Mission hospital Pemangkat

The mission hospital at Pemangkat (West Kalimantan) was founded by the Roman Catholic congregation Franciscan Sisters of Etten. The hospital was established in 1933 in a small village in the estuarium of the Sambas river. It is situated north of Singkawang, right on the coast. Sambas is a self-governing Landscape with a capital of the same name in the department Singkawang, in the Residency Westerafdeeling van Borneo. Sambas has 68,500 inhabitants of whom 65 Europeans and almost 4,300 Chinese (Gonggryp 1934, 1264).

See Jan Willemsen, Van tentoonstelling naar wereldorganisatie, 94.

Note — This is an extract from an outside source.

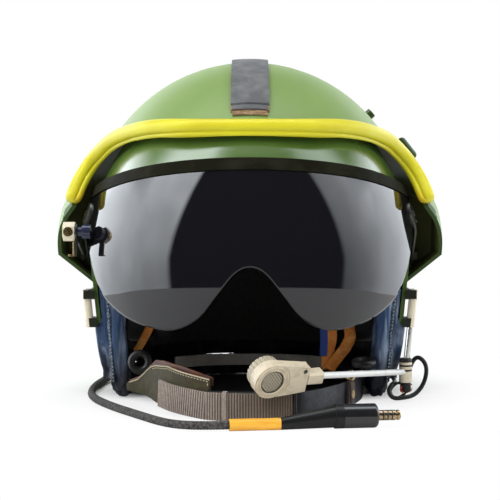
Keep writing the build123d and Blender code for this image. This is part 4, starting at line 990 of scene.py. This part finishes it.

See Dutch Missionary Activities, 118-120. Interviews of missionary  workers, an oral history project of the Nijmegen University. KMM file 183 represents the interview with sister M.P. Graumand (Sister Aline). She was from 1936 to 1963 working in the district nursing and outpatient clinic of Sambas in the diocese Pontianak. Aa a nurse in an education congregation she had difficulties in adapting to the customs of the congregation. Besides she had no maternity nurses’notation and still had to do this type of work. She helped many patients and the capacity of polyclinic and hospital permanently grew, She tells about the diseases that were seen (yaws, malaria, navel tetanus) and thje primitive methods, the lack of hygiene with the people and about the different characteristics of the native groups (Malayans, Chinese, Dayaks, Madurese). She baptized many children, sometimes pretending to administer medicaments.